# JavaFX Datenbankverbindung über JPA und MySQL Error



## dat_vin (26. Jan 2015)

Heyho,

folgendes Problem:

Ich habe mir einen MySQL Server mit XAMPP aufgesetzt, dann erstelle ich mir ein neues Netbeansprojekt mit: "JavaFx Application", welches mit JPA auf die Datenbank zugreifen soll. 

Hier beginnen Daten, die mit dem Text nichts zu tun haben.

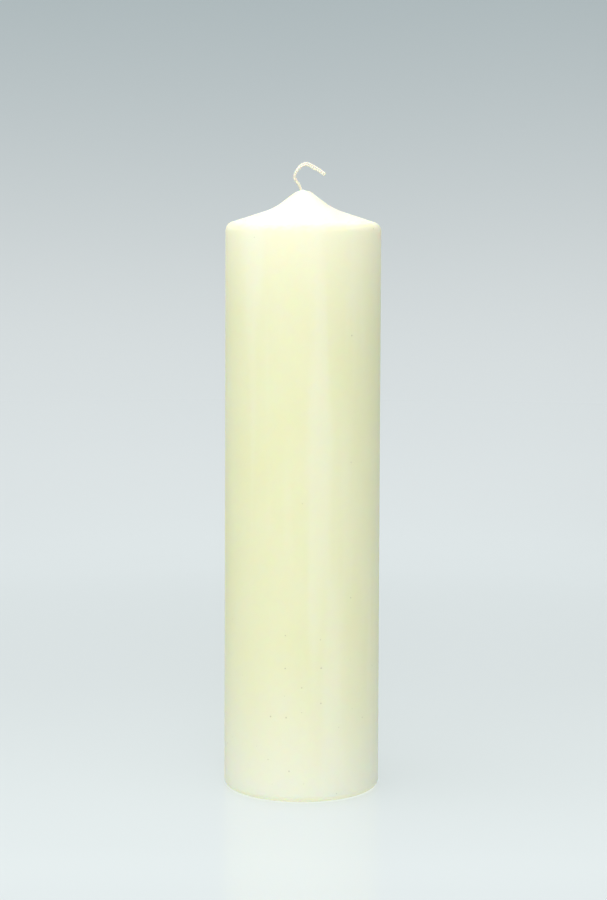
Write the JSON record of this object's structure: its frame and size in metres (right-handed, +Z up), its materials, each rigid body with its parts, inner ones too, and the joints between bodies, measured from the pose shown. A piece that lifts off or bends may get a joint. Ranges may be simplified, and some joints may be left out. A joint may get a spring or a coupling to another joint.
{
  "type": "unity candle",
  "caption": "Tall ivory pillar candle with a coned crown, a dipped wax coat and a hooked braided wick, lit as the unity candle at a wedding.",
  "frame": {"origin": "centre of the base, on the plane that the candle stands on", "axes": "+Z up the candle's axis to the wick, +X towards the side that the wick's end hooks over to, -Y towards the front"},
  "size_m": [0.0762, 0.0762, 0.3073],
  "materials": {
    "dipped_wax": "satin ivory wax, dipped",
    "cast_wax": "matt ivory wax, cast",
    "waxed_cotton": "flat-braided cotton, primed with wax",
    "tinned_steel": "bright tinned sheet steel"
  },
  "bodies": {
    "root": {"wax_coat": "dipped_wax", "wax_core": "cast_wax", "wick": "waxed_cotton", "wick_tab": "tinned_steel"}
  },
  "joints": []
}
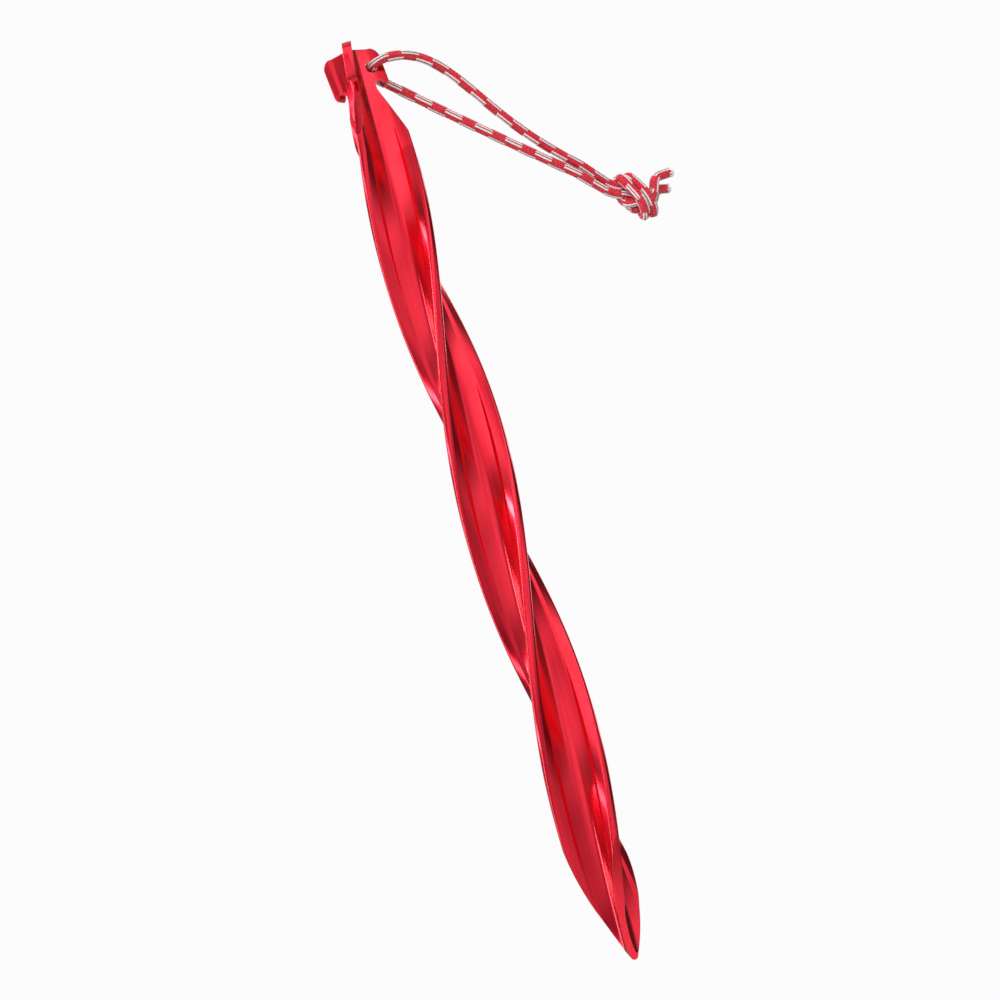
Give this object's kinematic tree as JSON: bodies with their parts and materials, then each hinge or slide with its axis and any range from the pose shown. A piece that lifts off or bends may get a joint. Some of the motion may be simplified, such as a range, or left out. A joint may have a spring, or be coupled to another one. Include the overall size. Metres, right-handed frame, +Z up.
{
  "type": "tent stake",
  "caption": "Twisted Y-section aluminium tent stake with a tapered point, a hooked head that holds a guyline, and a knotted cord loop to pull it out of the ground.",
  "frame": {"origin": "tip of the stake's point, on the beam's axis", "axes": "+Z up the beam's axis to the head; +X along the arm that the cord passes through, at the cord hole's height; +Y along the cord hole"},
  "size_m": [0.0966, 0.0186, 0.254],
  "materials": {
    "beam": "satin red anodised",
    "cord_sheath": "braided red polyester with silver tracer yarns",
    "cord_core": "white twisted yarn",
    "cord_seal": "melted yarn ends"
  },
  "bodies": {
    "stake": {"stake_beam": "beam"},
    "bight": {"bight_sheath": "cord_sheath", "bight_core": "cord_core"},
    "loop_near": {"front_near_sheath": "cord_sheath", "front_near_core": "cord_core", "rear_near_sheath": "cord_sheath", "rear_near_core": "cord_core"},
    "loop_mid": {"front_mid_sheath": "cord_sheath", "front_mid_core": "cord_core", "rear_mid_sheath": "cord_sheath", "rear_mid_core": "cord_core"},
    "loop_far": {"front_far_sheath": "cord_sheath", "front_far_core": "cord_core", "rear_far_sheath": "cord_sheath", "rear_far_core": "cord_core"},
    "knot": {"knot_sheath": "cord_sheath", "knot_core": "cord_core"},
    "upper_tail": {"upper_tail_sheath": "cord_sheath", "upper_tail_core": "cord_core", "upper_tail_seal": "cord_seal"},
    "lower_tail": {"lower_tail_sheath": "cord_sheath", "lower_tail_core": "cord_core", "lower_tail_seal": "cord_seal"}
  },
  "joints": [
    {"name": "loop_swing", "type": "hinge", "parent": "stake", "child": "bight", "pos_m": [0.005, 0, 0.2485], "axis": [0, -1, 0], "range_deg": [-34, 105]},
    {"name": "near_bend", "type": "hinge", "parent": "bight", "child": "loop_near", "pos_m": [0.02438, 0, 0.23968], "axis": [0.4694, -0.5434, 0.696], "range_deg": [-45, 45]},
    {"name": "mid_bend", "type": "hinge", "parent": "loop_near", "child": "loop_mid", "pos_m": [0.0393, 0, 0.22604], "axis": [0, 1, 0], "range_deg": [-35, 35]},
    {"name": "far_bend", "type": "hinge", "parent": "loop_mid", "child": "loop_far", "pos_m": [0.05423, 0, 0.21419], "axis": [0.5328, -0.3034, 0.79], "range_deg": [-45, 45]},
    {"name": "knot_bend", "type": "hinge", "parent": "loop_far", "child": "knot", "pos_m": [0.06911, 0, 0.20405], "axis": [0, 1, 0], "range_deg": [-30, 30]},
    {"name": "upper_tail_bend", "type": "hinge", "parent": "knot", "child": "upper_tail", "pos_m": [0.0797, -0.0024, 0.20439], "axis": [-0.1392, 0, 0.9903], "range_deg": [-30, 30]},
    {"name": "lower_tail_bend", "type": "hinge", "parent": "knot", "child": "lower_tail", "pos_m": [0.08024, -0.0007, 0.20161], "axis": [0.1045, 0, 0.9945], "range_deg": [-30, 30]}
  ]
}
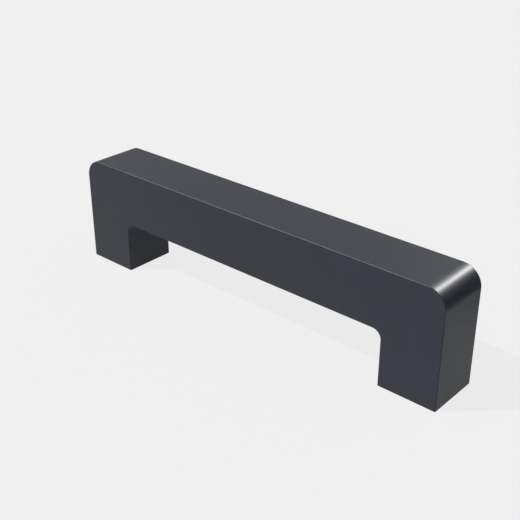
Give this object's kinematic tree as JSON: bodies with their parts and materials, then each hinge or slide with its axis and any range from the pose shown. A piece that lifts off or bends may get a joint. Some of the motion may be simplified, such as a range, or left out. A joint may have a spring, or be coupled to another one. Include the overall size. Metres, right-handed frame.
{
  "type": "bridge pull handle",
  "caption": "Straight flat-sided grip turned down into a square foot at each end, with a blind tapped hole up each foot, for pulling a door, drawer or cover open.",
  "frame": {"origin": "middle of the mounting plane that both feet stand on, half way between the two screw holes", "axes": "+X along the grip, +Y from the front face to the back face, +Z out of the mounting plane towards the grip"},
  "size_m": [0.1478, 0.019, 0.0383],
  "materials": {
    "anodised_aluminium": "satin anthracite anodised"
  },
  "bodies": {
    "root": {"handle": "anodised_aluminium"}
  },
  "joints": []
}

Danach habe ich mir die MySQL JDBC Treiber in die Libaries hinzugefügt und wenn ich mir nun mit "New" -> "Entity Classes from Database..." die Persistence.xml und die entsprechenden Javaklassen erzeugen lasse, kommt beim Start des Programms folgende Fehlermeldung:



> warning: Supported source version 'RELEASE_6' from annotation processor 'org.eclipse.persistence.internal.jpa.modelgen.CanonicalModelProcessor' less than -source '1.8'
> Note: Creating non-static metadata factory ...
> error: com.sun.tools.javac.code.Symbol$CompletionFailure: class file for sun.util.logging.PlatformLogger not found
> 
> ...



Unter Swing funktioniert es allerdings perfekt, beim erstellen Verbindung ist alles auf Standard geblieben. Die Datenbankverbindung wurde von Netbeans auch getested(ansonsten hätte ich nicht die Daten erzeugen können).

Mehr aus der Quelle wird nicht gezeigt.